#### [PROBLEM STATEMENT]
Extract exactly those lines that lie between the start of the material and the line with "PALE_END_HEAD = (42 * MM, 37 * MM)", including both boundary lines and no others.

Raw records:
================================
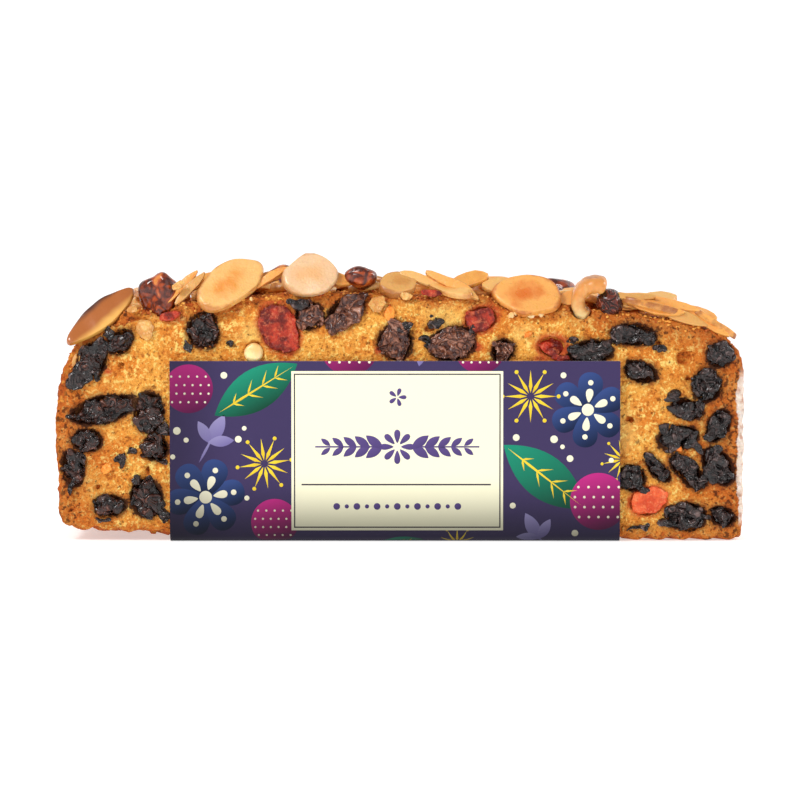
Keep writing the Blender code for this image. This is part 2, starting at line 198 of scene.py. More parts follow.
# The reliefs of the cut crumb and of the baked crust: size, depth, detail, middle level and where
SPONGE_RELIEFS = {
    "hollow": (3.2 * MM, 0.8 * MM, 1, 0.6, "cut"),
    "granule": (1.0 * MM, 0.75 * MM, 2, 0.55, "cut"),
    "baked_lump": (4.6 * MM, 1.5 * MM, 2, 0.6, "baked"),
    "baked_crumb": (1.2 * MM, 0.6 * MM, 1, 0.6, "baked"),
}
CUT_BAND = 1.2 * MM
BAKED_FROM_Z = 1.6 * MM
STAIN_REACH = 2.4 * MM
SCALLOP_LENGTH = 5.5 * MM
SCALLOP_DEPTH = 1.7 * MM
SCALLOP_RISE = 0.9 * MM
SCALLOP_REACH = 5 * MM
SCALLOP_SLANT = 0.7
BEHIND_CARD = {"x": (-53.2 * MM, 50.8 * MM), "top": 41.4 * MM, "base": 1.5 * MM}
CARD_MARGIN = 2 * MM
KEPT_BEHIND_CARD = 0.06

# Where the cut face's browning begins and ends, and from where the right end turns pale
LEFT_BROWNING = (-84 * MM, -62 * MM)
RIGHT_BROWNING = (64 * MM, 79 * MM)
TOP_BROWNING = {"x": (20 * MM, 60 * MM), "depth": (5.5 * MM, 10 * MM)}
BASE_BROWNING = 6 * MM
PALE_END_FROM_X = 79.2 * MM
PALE_END_FOOT = (3 * MM, 6 * MM)
PALE_END_HEAD = (42 * MM, 37 * MM)

SPONGE_GOLD = (238, 166, 72)
SPONGE_PALE = (255, 216, 122)
SPONGE_ORANGE = (222, 132, 48)
# The painted shade in the hollows of the crumb's grain
SPONGE_HOLLOW_SHADE = (170, 90, 32)
PORE_SHADE = (138, 74, 30)
SPONGE_BROWN = (180, 80, 26)
CRUST_RED = (178, 84, 32)
CRUST_DARK = (64, 28, 16)
CRUST_GOLD = (200, 110, 42)
END_PALE = (238, 218, 202)
TORN_FRUIT = (54, 26, 18)
RAISIN_STAIN = (112, 56, 26)
CHERRY_STAIN = (192, 66, 40)
CROWN_HEIGHT = 59.6 * MM
CROWN_PEAK_X = -8 * MM
CROWN_FALL = 6 * MM
CROWN_REACH = 70 * MM

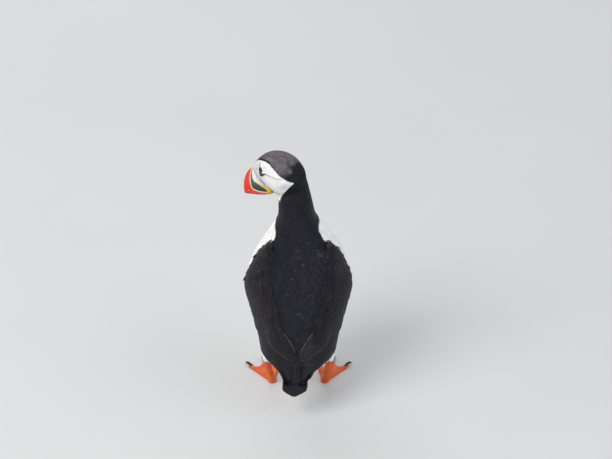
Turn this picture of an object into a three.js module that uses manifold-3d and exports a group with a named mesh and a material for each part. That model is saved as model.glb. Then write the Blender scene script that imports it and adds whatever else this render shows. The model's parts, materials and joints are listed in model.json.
================================
#### [WRITTEN RESPONSE]
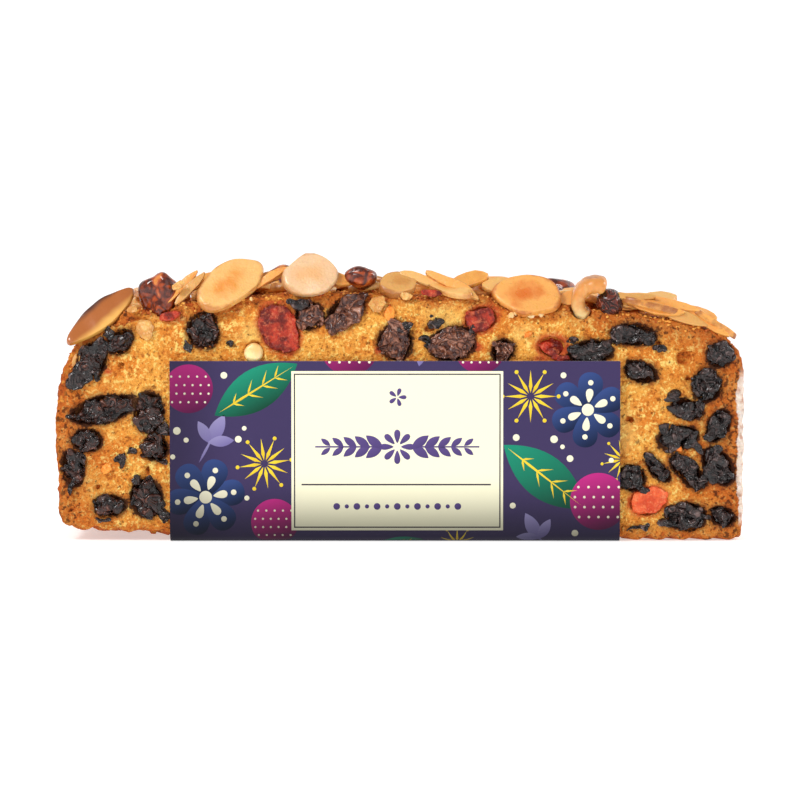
Keep writing the Blender code for this image. This is part 2, starting at line 198 of scene.py. More parts follow.
# The reliefs of the cut crumb and of the baked crust: size, depth, detail, middle level and where
SPONGE_RELIEFS = {
    "hollow": (3.2 * MM, 0.8 * MM, 1, 0.6, "cut"),
    "granule": (1.0 * MM, 0.75 * MM, 2, 0.55, "cut"),
    "baked_lump": (4.6 * MM, 1.5 * MM, 2, 0.6, "baked"),
    "baked_crumb": (1.2 * MM, 0.6 * MM, 1, 0.6, "baked"),
}
CUT_BAND = 1.2 * MM
BAKED_FROM_Z = 1.6 * MM
STAIN_REACH = 2.4 * MM
SCALLOP_LENGTH = 5.5 * MM
SCALLOP_DEPTH = 1.7 * MM
SCALLOP_RISE = 0.9 * MM
SCALLOP_REACH = 5 * MM
SCALLOP_SLANT = 0.7
BEHIND_CARD = {"x": (-53.2 * MM, 50.8 * MM), "top": 41.4 * MM, "base": 1.5 * MM}
CARD_MARGIN = 2 * MM
KEPT_BEHIND_CARD = 0.06

# Where the cut face's browning begins and ends, and from where the right end turns pale
LEFT_BROWNING = (-84 * MM, -62 * MM)
RIGHT_BROWNING = (64 * MM, 79 * MM)
TOP_BROWNING = {"x": (20 * MM, 60 * MM), "depth": (5.5 * MM, 10 * MM)}
BASE_BROWNING = 6 * MM
PALE_END_FROM_X = 79.2 * MM
PALE_END_FOOT = (3 * MM, 6 * MM)
PALE_END_HEAD = (42 * MM, 37 * MM)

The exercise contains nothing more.